* _To do_:
Which lines hold the string "scene"? Copy every one of them.
┌──
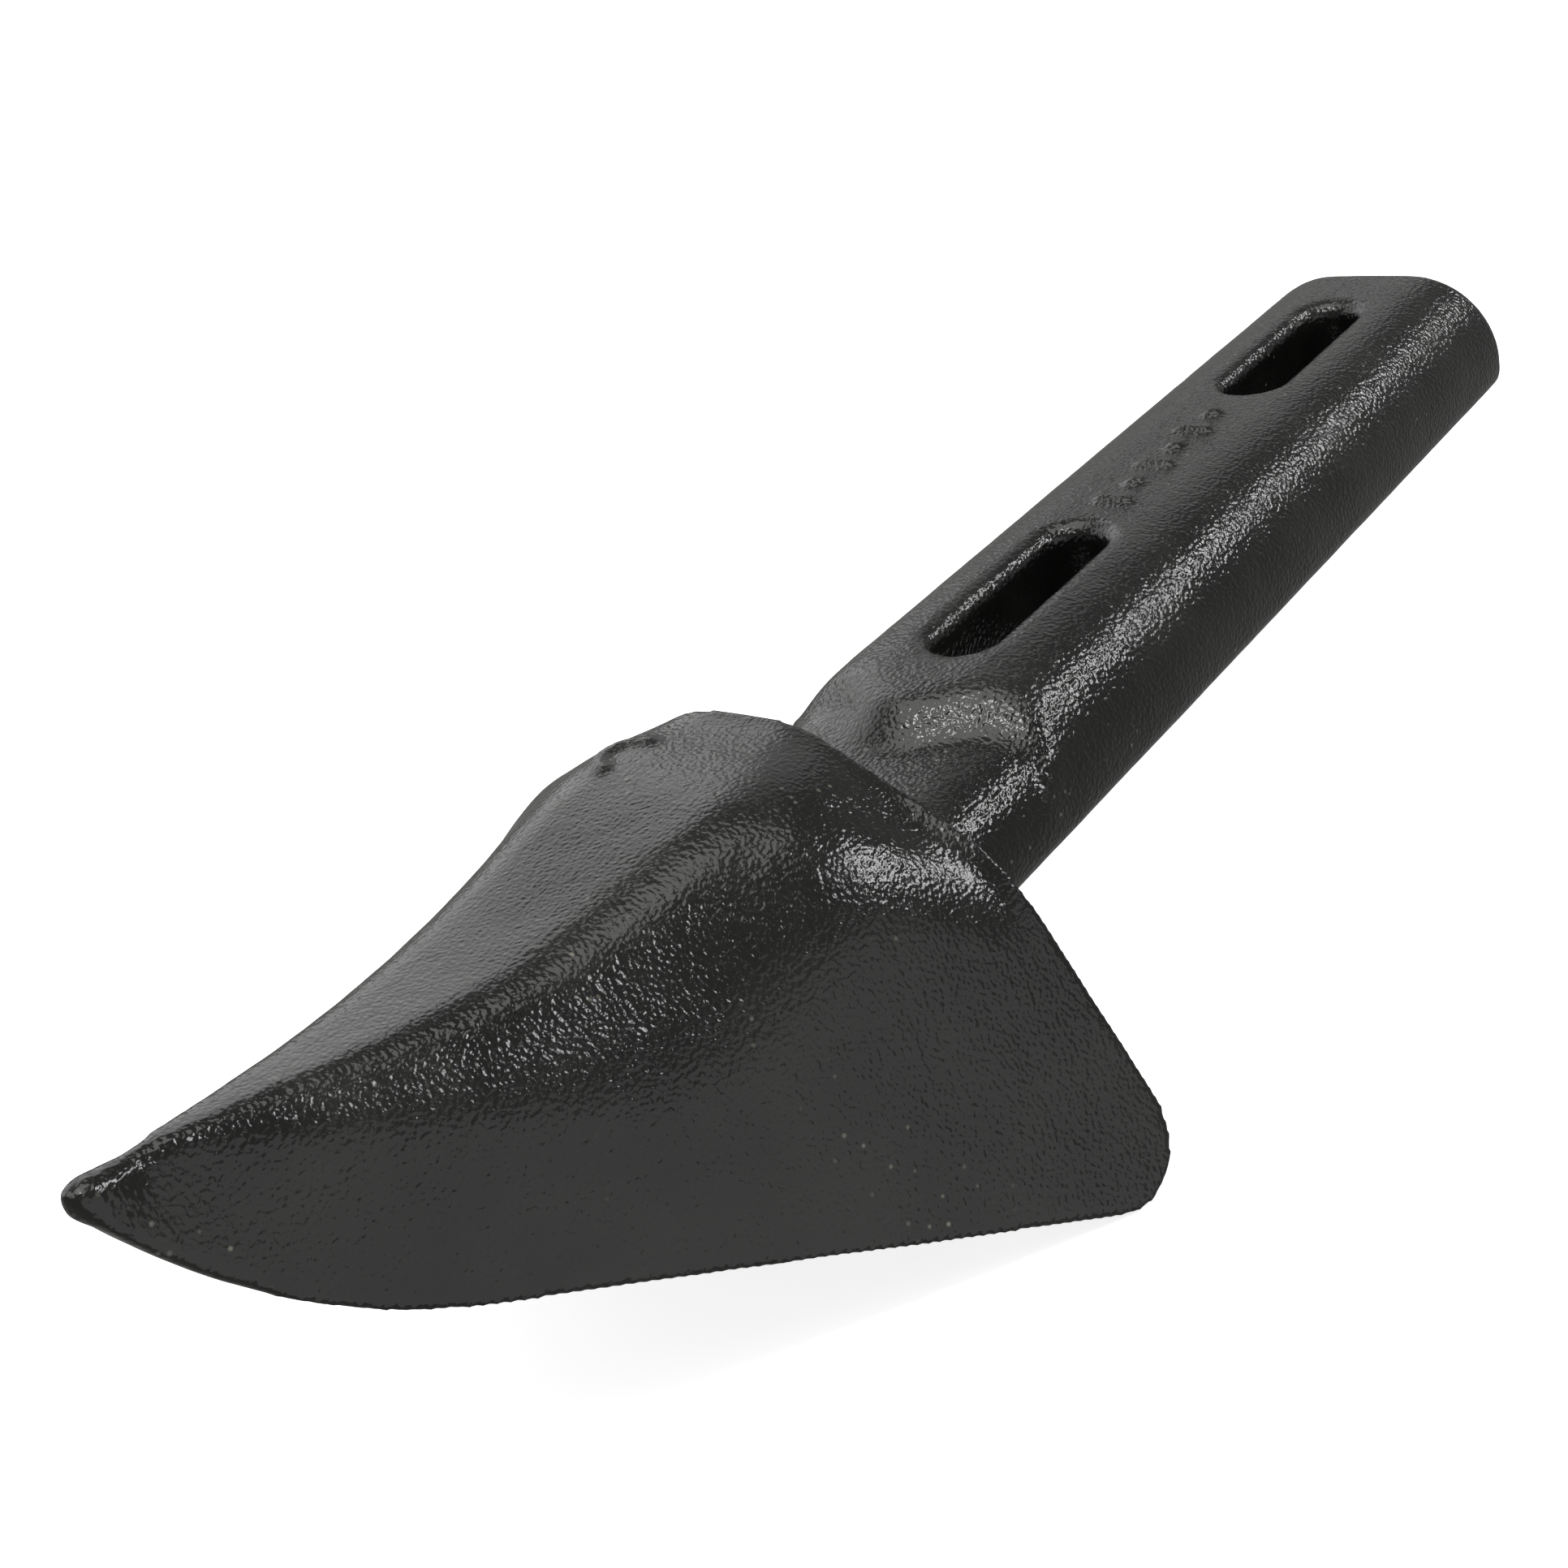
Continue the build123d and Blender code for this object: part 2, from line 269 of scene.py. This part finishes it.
def press_inwards(piece, label, size, depth):
    texture = bpy.data.textures.new(f"{piece.name}_{label}", "CLOUDS")
    texture.noise_scale = size
    texture.noise_depth = 1
    settings = {"texture_coords": "LOCAL", "strength": depth, "mid_level": 1.0}
    apply_modifier(piece, "DISPLACE", texture=texture, **settings)


def sand_cast(piece, voxel, rounding, wave_depth, lump_depth):
    apply_modifier(piece, "REMESH", mode="VOXEL", voxel_size=voxel, adaptivity=0.0)
    apply_modifier(piece, "SMOOTH", factor=0.5, iterations=rounding)
    press_inwards(piece, "wave", WAVE_SIZE, wave_depth)
    press_inwards(piece, "lump", LUMP_SIZE, lump_depth)
    pick_only(piece)
    bpy.ops.object.shade_smooth()
    print(piece.name, "has", triangles(piece), "triangles")


sand_cast(point, voxel=0.65 * MM, rounding=8, wave_depth=0.18 * MM, lump_depth=0.05 * MM)
sand_cast(shank, voxel=0.67 * MM, rounding=6, wave_depth=0.12 * MM, lump_depth=0.05 * MM)

# %% [markdown]
# Two places that are rounder than the rest
#
# The tip, where the balls still show as bumps, and the shoulder, where the slotted bar slopes
# down to the neck, flow more softly than the other edges. Only the corners in those places are
# smoothed again, the shoulder's many times over.

# %% Soften the tip and the shoulder
TIP_REACH = 12 * MM
SHOULDER_START, SHOULDER_END = -104 * MM, -74 * MM
SHOULDER_FLOOR = 14 * MM


def soften(piece, chosen, passes):
    choose_corners(piece, chosen)
    bpy.ops.mesh.vertices_smooth(factor=0.5, repeat=passes)
    bpy.ops.object.mode_set(mode="OBJECT")


def in_tip(at):
    return at.x < cad_low.x + TIP_REACH


def in_shoulder(at):
    return SHOULDER_START < at.x < SHOULDER_END and at.z > SHOULDER_FLOOR


soften(point, in_tip, passes=14)
soften(shank, in_shoulder, passes=45)
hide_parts("point_cap")
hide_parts("shank")

# %% [markdown]
# Writing shader sums in Python
#
# A finish is a sum: noise, plus a mask, times a colour. Dozens of Math nodes are hard to read, so
# a small class wraps one socket and lets the sum be written as it would be on paper. Any other
# node comes from its one method, which sets the node up and returns its first output.

# %% A class for shader sums
class Wire:
    """An output socket. Adding, taking away and multiplying Wires adds Math nodes."""

    def __init__(self, tree, socket=None):
        self.tree = tree
        self.socket = socket

    def node(self, kind, settings=None, inputs=None, output=0):
        made = self.tree.nodes.new(kind)
        for name, value in (settings or {}).items():
            setattr(made, name, value)
        for name, value in (inputs or {}).items():
            if isinstance(value, Wire):
                self.tree.links.new(value.socket, made.inputs[name])
            else:
                made.inputs[name].default_value = value
        return Wire(self.tree, made.outputs[output])

    def maths(self, operation, first, second):
        return self.node("ShaderNodeMath", {"operation": operation}, {0: first, 1: second})

    def __add__(self, other):
        return self.maths("ADD", self, other)

    def __radd__(self, other):
        return self.maths("ADD", other, self)

    def __sub__(self, other):
        return self.maths("SUBTRACT", self, other)

    def __rsub__(self, other):
        return self.maths("SUBTRACT", other, self)

    def __mul__(self, other):
        return self.maths("MULTIPLY", self, other)

    def __rmul__(self, other):
        return self.maths("MULTIPLY", other, self)

    def noise(self, place, size, detail):
        inputs = {"Vector": place, "Scale": 1 / size, "Detail": detail}
        return self.node("ShaderNodeTexNoise", {}, inputs)

    def step(self, low, high):
        inputs = {"Value": self, "From Min": low, "From Max": high}
        return self.node("ShaderNodeMapRange", {"interpolation_type": "SMOOTHSTEP"}, inputs)

    def mix(self, low_colour, high_colour):
        """Go from one colour to the other. A Mix node's colours are its sockets 6, 7 and 2."""
        inputs = {0: self, 6: low_colour, 7: high_colour}
        return self.node("ShaderNodeMix", {"data_type": "RGBA"}, inputs, output=2)


# %% Start and connect a finish
def new_finish(name):
    finish = bpy.data.materials.new(name)
    finish.use_nodes = True
    tree = finish.node_tree
    shader = tree.nodes["Principled BSDF"]
    wire = Wire(tree)
    place = wire.node("ShaderNodeTexCoord", {}, {}, output="Object")
    return finish, shader, wire, place


def connect(finish, shader, colour, roughness, bump):
    links = {"Base Color": colour, "Roughness": roughness, "Normal": bump}
    for socket, value in links.items():
        finish.node_tree.links.new(value.socket, shader.inputs[socket])


# %% [markdown]
# Black paint over a sand-cast skin
#
# The grains of moulding sand leave small uneven swellings under a millimetre across, and the
# paint runs over them as a soft skin. Each swelling mirrors a lamp at one small spot, which is
# why such a casting sparkles along its rounded edges and looks plain on its flats. One plain
# noise with little detail gives the swellings and a much finer and lower one breaks them up.
# The paint is almost black, with a faint film in slow patches, and here and there a scatter of
# pale dust specks. A Voronoi pattern places the specks: each is the small area round the middle
# of a cell. The two castings use the same pattern in different places, and the shank's grain
# is coarser and higher.

# %% Make the two painted finishes
FINE_GRAIN_SIZE = 0.25 * MM
FINE_GRAIN_SHARE = 0.06
FILM_SIZE = 14 * MM
DUST_SIZE = 16 * MM
SPECK_SPACING = 2.6 * MM
BLACK_PAINT = (0.0045, 0.0045, 0.0043, 1)
FILMED_PAINT = (0.0080, 0.0080, 0.0076, 1)
PALE_DUST = (0.105, 0.098, 0.080, 1)


def painted_casting(name, shift, grain_size, grain_height_mm):
    finish, shader, wire, place = new_finish(name)
    place = wire.node("ShaderNodeMapping", {}, {"Vector": place, "Location": shift})

    grain = wire.noise(place, grain_size, detail=0.6)
    fine = wire.noise(place, FINE_GRAIN_SIZE, detail=1.0)
    height = grain * grain_height_mm + fine * (FINE_GRAIN_SHARE * grain_height_mm)
    bump = wire.node("ShaderNodeBump", {}, {"Height": height, "Strength": 1.0, "Distance": MM})

    film = wire.noise(place, FILM_SIZE, detail=3.0).step(0.35, 0.75)
    speck = wire.node("ShaderNodeTexVoronoi", {}, {"Vector": place, "Scale": 1 / SPECK_SPACING})
    dusty = wire.noise(place, DUST_SIZE, detail=1.0).step(0.52, 0.72)
    dust = dusty * (1 - speck.step(0.05, 0.16))
    colour = dust.mix(film.mix(BLACK_PAINT, FILMED_PAINT), PALE_DUST)

    connect(finish, shader, colour, 0.13 + film * 0.06 + fine * 0.04, bump)
    shader.inputs["IOR"].default_value = 1.5
    return finish


cap_paint = painted_casting("point_black_paint", (0.0, 0.0, 0.0), 0.62 * MM, 0.13)
shank_paint = painted_casting("shank_black_paint", (0.31, 0.17, 0.05), 0.70 * MM, 0.21)
print("finishes:", cap_paint.name, shank_paint.name)

# %% [markdown]
# Black-oxide steel for the screw, nut and washers
#
# These are bought-in steel parts, blackened in a hot bath: dark, slightly blue metal with a
# satin face and fine turned marks. A stretched noise gives the turned marks, and a slow one the
# uneven blackening.

# %% Make the fastener finish
TURNED_MARK_SIZE = 0.9 * MM
TURNED_MARK_STRETCH = (1.0, 1.0, 9.0)
BLACKENING_SIZE = 5 * MM
DARK_STEEL = (0.055, 0.057, 0.064, 1)
WORN_STEEL = (0.10, 0.10, 0.108, 1)


def black_oxide(name):
    finish, shader, wire, place = new_finish(name)
    stretch = {"Vector": place, "Scale": TURNED_MARK_STRETCH}
    turned = wire.node("ShaderNodeMapping", {}, stretch)
    marks = wire.noise(turned, TURNED_MARK_SIZE, detail=3.0)
    relief = {"Height": marks, "Strength": 0.35, "Distance": 0.02 * MM}
    bump = wire.node("ShaderNodeBump", {}, relief)
    cloud = wire.noise(place, BLACKENING_SIZE, detail=2.0).step(0.3, 0.7)
    connect(finish, shader, cloud.mix(DARK_STEEL, WORN_STEEL), 0.30 + marks * 0.16, bump)
    shader.inputs["Metallic"].default_value = 0.9
    return finish


fastener_steel = black_oxide("black_oxide_steel")
print("finish:", fastener_steel.name)


# %% Put the finishes on the pieces
def dress(piece, finish):
    piece.data.materials.clear()
    piece.data.materials.append(finish)


castings = ((point, cap_paint, "cap_paint"), (shank, shank_paint, "shank_paint"))
for casting, finish, slot in castings:
    dress(casting, finish)
    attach(casting, "root")
for fastener in ("retaining_bolt", "lock_washer", "flat_washer", "captive_nut"):
    dress(nodes[fastener], fastener_steel)

# %% [markdown]
# The studio
#
# A black gloss part shows its surroundings more than its own colour, so the lamps are chosen for
# what each face should mirror. Three are wide and soft: one overhead for the top, one behind for
# the far side of the crown, and one low on the near side for the upright faces. A weak fourth
# one, beyond the shank's free end, fills in. Three are small and hard: two on the right of the
# near side and one high in front, for the sparkle. The rest is left dim, which keeps the curved
# parts dark. A soft box's brightness is set as its radiance, and its watts follow from its area.

# %% Describe where a lamp stands and how bright it is
SUBJECT = (cad_low + cad_high) / 2


def direction(azimuth, elevation):
    """Unit vector towards an azimuth, from +X towards +Y, and a height above the floor."""
    a, e = math.radians(azimuth), math.radians(elevation)
    return Vector((math.cos(a) * math.cos(e), math.sin(a) * math.cos(e), math.sin(e)))


def soft_box(name, towards, distance, size, radiance, tint=(1, 1, 1)):
    """A lamp towards an azimuth and elevation in degrees, with its width and height."""
    width, height = size
    light = bpy.data.lights.new(name, "AREA")
    light.shape = "RECTANGLE"
    light.size = width
    light.size_y = height
    light.energy = radiance * math.pi * width * height
    light.color = tint
    lamp = bpy.data.objects.new(name, light)
    away = direction(*towards)
    lamp.location = SUBJECT + away * distance
    lamp.rotation_euler = away.to_track_quat("Z", "Y").to_euler()
    bpy.context.scene.collection.objects.link(lamp)
    print(f"{name}: {light.energy:.1f} W")


# %% Set up the lamps and the dim room
CEILING_TINT = (1.0, 1.0, 0.96)
soft_box("overhead", (-160, 84), 1.5, size=(1.5, 1.7), radiance=2.2, tint=CEILING_TINT)
soft_box("behind", (86, 27), 1.6, size=(2.6, 1.4), radiance=1.2)
soft_box("fill", (28, 28), 1.6, size=(1.0, 1.2), radiance=0.36)
soft_box("sparkle_right", (-27, 28), 1.6, size=(0.30, 0.17), radiance=15.0)
soft_box("sparkle_left", (-47, 36), 1.6, size=(0.62, 0.20), radiance=14.5)
soft_box("front", (-126, 67), 1.5, size=(0.24, 0.20), radiance=26.0)
soft_box("left", (-104, 2), 1.5, size=(2.0, 1.5), radiance=0.62)

world = bpy.data.worlds.new("studio")
world.use_nodes = True
backdrop = world.node_tree.nodes["Background"]
backdrop.inputs["Color"].default_value = (1.0, 1.0, 0.98, 1)
backdrop.inputs["Strength"].default_value = 0.25
bpy.context.scene.world = world

# %% [markdown]
# The floor
#
# One plain pale sheet just under the lowest point. The camera below looks down too steeply to
# see its far edge, which does show from a low angle. The sheet glows a little, as a lit paper
# sweep does, and the part doesn't mirror it.

# %% Lay the floor
FLOOR_GAP = 0.2 * MM
FLOOR_WIDTH = 40
bpy.ops.object.select_all(action="DESELECT")
bpy.ops.mesh.primitive_plane_add(size=FLOOR_WIDTH, location=(0, 0, cad_low.z - FLOOR_GAP))
floor = bpy.context.object
floor.name = "floor"
sheet, sheet_shader = new_finish("pale_floor")[:2]
sheet_shader.inputs["Base Color"].default_value = (0.8, 0.8, 0.8, 1)
sheet_shader.inputs["Roughness"].default_value = 0.9
sheet_shader.inputs["Emission Color"].default_value = (1, 1, 1, 1)
sheet_shader.inputs["Emission Strength"].default_value = 0.8
dress(floor, sheet)
floor.visible_glossy = False

# %% [markdown]
# The camera
#
# A medium lens from the front left, looking down on the tooth, and rolled a little so that the
# shank rises steeply to the right.

# %% Place the camera
CAMERA_PLACE = Vector((-303.6, -176.1, 164.6)) * MM
CAMERA_RIGHT = Vector((0.577, -0.788, -0.214)).normalized()
CAMERA_BACK = Vector((-0.642, -0.600, 0.478)).normalized()
CAMERA_UP = CAMERA_BACK.cross(CAMERA_RIGHT).normalized()
LENS_MM = 48.63
SENSOR_MM = 36.0

camera_data = bpy.data.cameras.new("camera")
camera_data.lens = LENS_MM
camera_data.sensor_width = SENSOR_MM
camera_data.clip_start = 0.01
camera = bpy.data.objects.new("camera", camera_data)
camera_axes = Matrix((CAMERA_RIGHT, CAMERA_UP, CAMERA_BACK)).transposed()
camera.matrix_world = Matrix.Translation(CAMERA_PLACE) @ camera_axes.to_4x4()
bpy.context.scene.collection.objects.link(camera)
bpy.context.scene.camera = camera
bpy.context.scene.view_settings.view_transform = "Standard"
print("camera distance in mm:", round((CAMERA_PLACE - SUBJECT).length / MM))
└──
* _Response below_:
Continue the build123d and Blender code for this object: part 2, from line 269 of scene.py. This part finishes it.
    bpy.context.scene.collection.objects.link(lamp)
bpy.context.scene.world = world
bpy.context.scene.collection.objects.link(camera)
bpy.context.scene.camera = camera
bpy.context.scene.view_settings.view_transform = "Standard"